PORTLAND, Maine (AP) — Former President Donald Trump on Tuesday appealed a ruling by Maine’s secretary of state barring him from the state’s primary ballot over his role in the Jan. 6, 2021, attack on the U.S. Capitol.
Trump, the early front-runner for the 2024 Republican presidential nomination, appealed the Maine decision by Democrat Shenna Bellows, who became the first secretary of state in history to bar someone from running for the presidency under the rarely used Section 3 of the 14th Amendment. That provision prohibits those who “engaged in insurrection” from holding office.
The former president is expected to soon appeal a similar ban by the Colorado Supreme Court. That appeal would go to the U.S. Supreme Court, while Bellows’ action is being appealed to a Maine Superior Court.
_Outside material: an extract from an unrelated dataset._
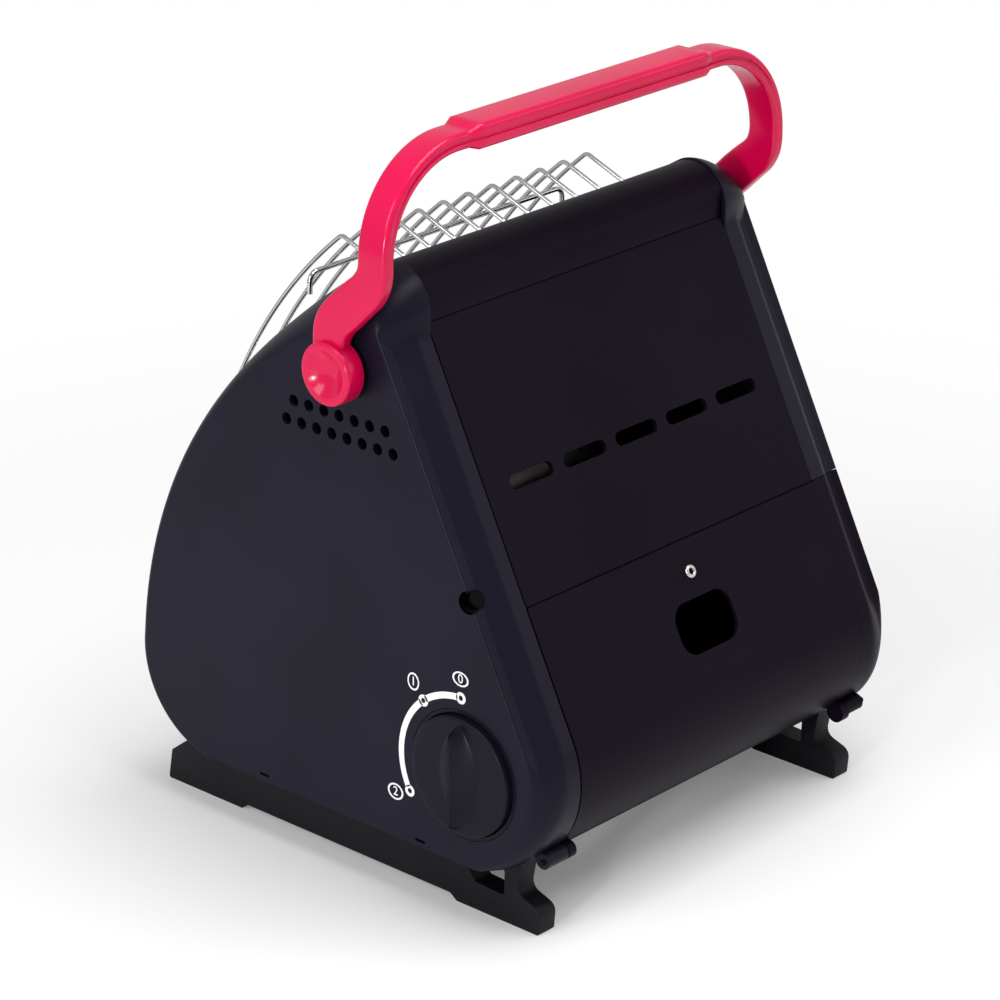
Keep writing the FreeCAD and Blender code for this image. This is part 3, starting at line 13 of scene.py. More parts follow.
import bpy
import numpy as np
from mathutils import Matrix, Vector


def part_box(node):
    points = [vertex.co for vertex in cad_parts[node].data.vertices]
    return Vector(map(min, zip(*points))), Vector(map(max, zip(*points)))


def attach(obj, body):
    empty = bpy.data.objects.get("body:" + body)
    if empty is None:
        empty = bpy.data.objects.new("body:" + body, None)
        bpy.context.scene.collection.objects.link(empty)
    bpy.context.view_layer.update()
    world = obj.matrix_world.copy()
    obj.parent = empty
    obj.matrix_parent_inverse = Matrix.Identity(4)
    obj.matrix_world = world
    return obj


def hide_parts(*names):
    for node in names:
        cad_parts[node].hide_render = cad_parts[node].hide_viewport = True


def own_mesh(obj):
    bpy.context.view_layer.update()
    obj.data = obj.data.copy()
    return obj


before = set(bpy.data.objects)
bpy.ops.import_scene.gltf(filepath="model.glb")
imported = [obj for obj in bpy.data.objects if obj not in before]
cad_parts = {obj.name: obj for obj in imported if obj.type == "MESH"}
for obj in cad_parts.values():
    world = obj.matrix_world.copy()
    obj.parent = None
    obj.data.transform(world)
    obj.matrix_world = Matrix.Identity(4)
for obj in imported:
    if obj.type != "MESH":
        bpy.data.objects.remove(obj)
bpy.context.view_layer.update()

LOG = logging.getLogger("heater")
MM = 0.001
OPENING_LEAN = 28.2
Array = np.ndarray
Profile = tuple[tuple[float, float], ...]
Corners = tuple[tuple[float, float, float], ...]


class Body(Enum):
    """The moving bodies of the heater."""

    CASING = "casing"
    DOOR = "door"
    PUSH = "push"
    KNOB = "knob"
    HANDLE = "handle"


class Side(Enum):
    """The knob's side and the far side, as the sign of X."""

    RIGHT = 1
    LEFT = -1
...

Trump’s appeal on Tuesday asks that Bellows be required to place him on the March 5 primary ballot. The appeal argues that she abused her discretion and relied on “untrustworthy evidence.”
“The secretary should have recused herself due to her bias against President Trump, as demonstrated by a documented history of prior statements prejudging the issue presented,” Trump’s attorneys wrote.
Bellows reiterated to The Associated Press on Tuesday that her ruling was on pause pending the outcome of the appeal, which had been expected.
“This is part of the process. I have confidence in my decision and confidence in the rule of law. This is Maine’s process and it’s really important that first and foremost every single one of us who serves in government uphold the Constitution and the laws of the state,” she said.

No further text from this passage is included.